[DIRECTIVE]:
Write each line out exactly, leaving none out.

--- BEGIN RECORDED INFORMATION ---

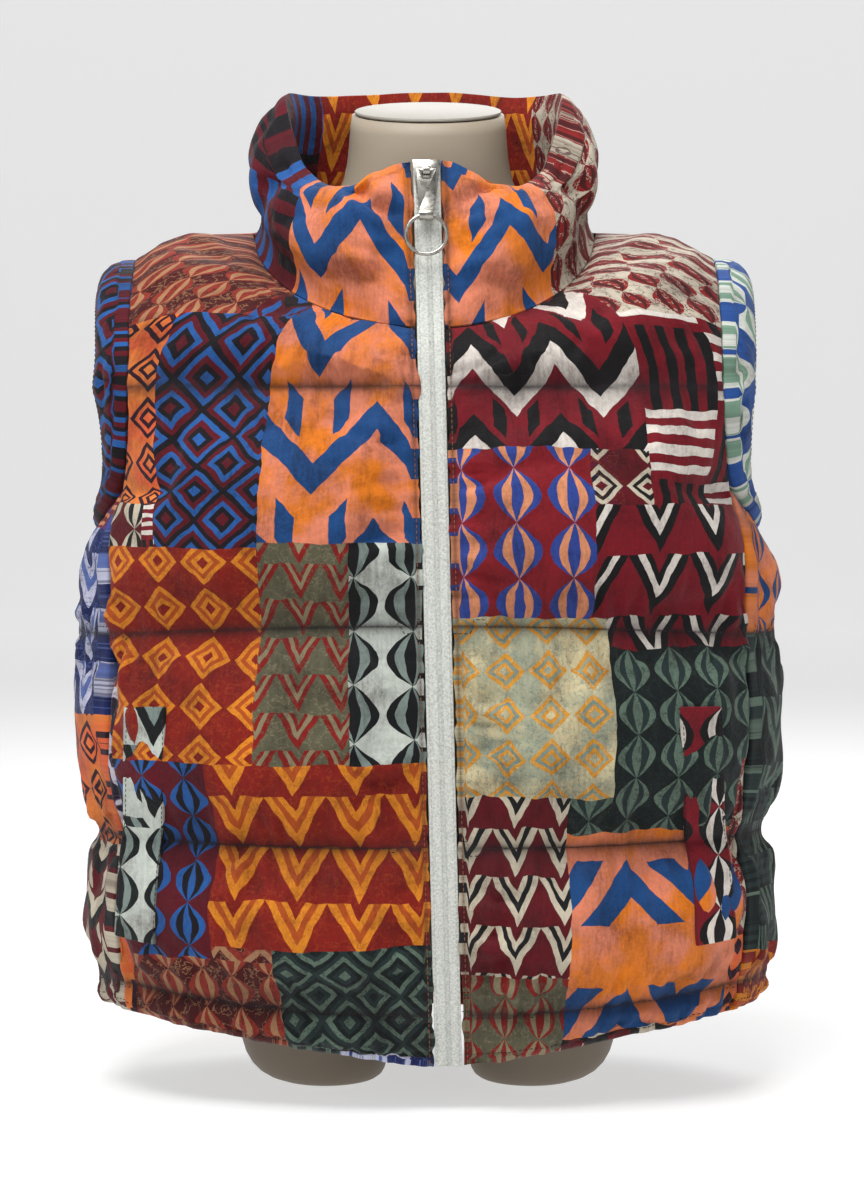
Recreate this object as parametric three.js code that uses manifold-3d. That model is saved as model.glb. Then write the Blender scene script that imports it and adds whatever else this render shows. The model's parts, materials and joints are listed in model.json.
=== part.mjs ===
// A quilted puffer vest with a funnel collar, standing on a limbless dress form.
// Millimetres, +Z up, floor at Z = 0. The zip faces -Y. Left and right are as seen from the front.
// Every cloth piece is a padded wall: its inner face is a plain surface worked out from the tables
// below, and its outer face is that surface moved out by the padding, pinched in at each seam.
import * as THREE from "three";
import { mergeVertices } from "three/addons/utils/BufferGeometryUtils.js";
import Module from "manifold-3d";

const wasm = await Module();
wasm.setup();

// Inner wall of the body. Columns: height, half width, depth to the front, depth to the back
const BODY = [
  [32, 215, 122, 120],
  [55, 221, 127, 125],
  [74, 236, 131, 129],
  [130, 240, 134, 133],
  [190, 238, 134, 134],
  [260, 241, 136, 135],
  [340, 241, 135, 134],
  [410, 240, 132, 132],
  [460, 236, 128, 130],
  [515, 233, 122, 126],
];
const ROUNDNESS = 2.4;
const VEST_MIDDLE = new THREE.Vector3(0, 0, 380);
const SIDE_SEAM_SHARE = 0.9;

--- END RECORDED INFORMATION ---

[CORRECT ANSWER]:
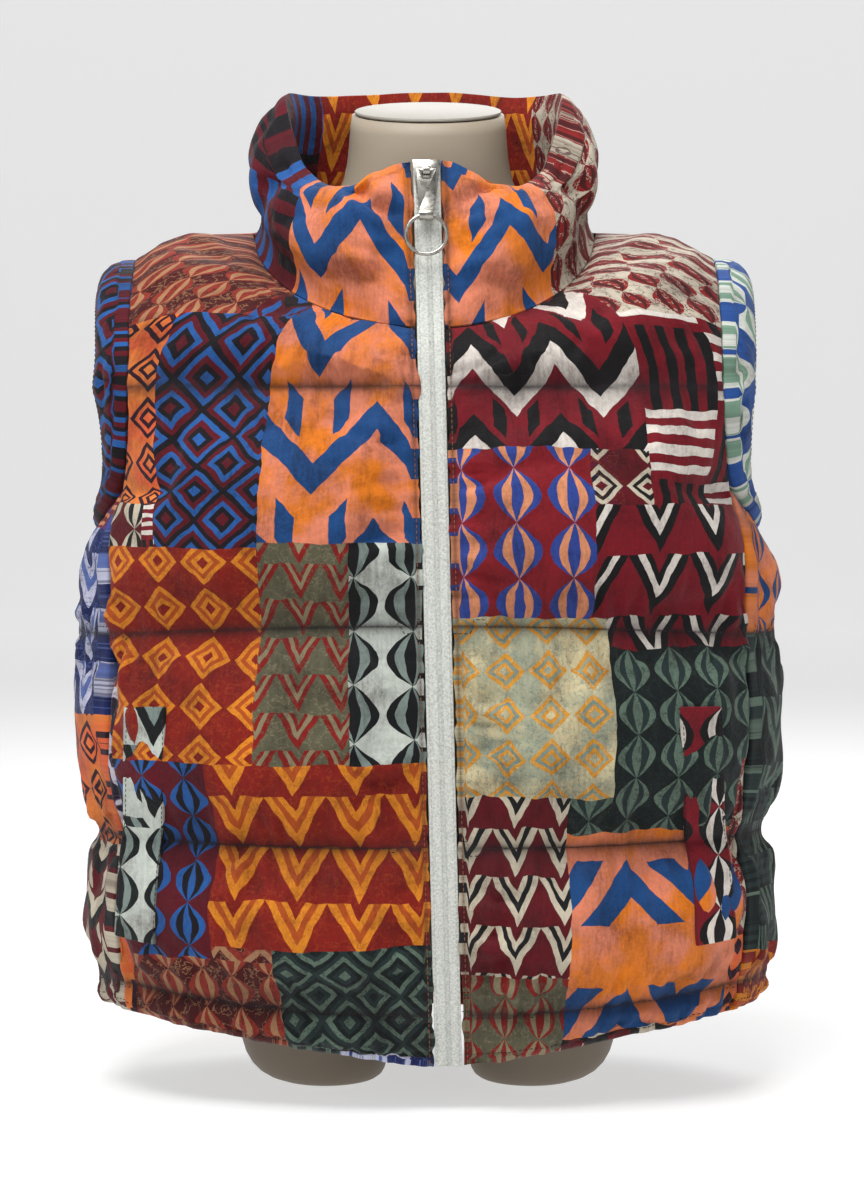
Recreate this object as parametric three.js code that uses manifold-3d. That model is saved as model.glb. Then write the Blender scene script that imports it and adds whatever else this render shows. The model's parts, materials and joints are listed in model.json.
=== part.mjs ===
// A quilted puffer vest with a funnel collar, standing on a limbless dress form.
// Millimetres, +Z up, floor at Z = 0. The zip faces -Y. Left and right are as seen from the front.
// Every cloth piece is a padded wall: its inner face is a plain surface worked out from the tables
// below, and its outer face is that surface moved out by the padding, pinched in at each seam.
import * as THREE from "three";
import { mergeVertices } from "three/addons/utils/BufferGeometryUtils.js";
import Module from "manifold-3d";

const wasm = await Module();
wasm.setup();

// Inner wall of the body. Columns: height, half width, depth to the front, depth to the back
const BODY = [
  [32, 215, 122, 120],
  [55, 221, 127, 125],
  [74, 236, 131, 129],
  [130, 240, 134, 133],
  [190, 238, 134, 134],
  [260, 241, 136, 135],
  [340, 241, 135, 134],
  [410, 240, 132, 132],
  [460, 236, 128, 130],
  [515, 233, 122, 126],
];
const ROUNDNESS = 2.4;
const VEST_MIDDLE = new THREE.Vector3(0, 0, 380);
const SIDE_SEAM_SHARE = 0.9;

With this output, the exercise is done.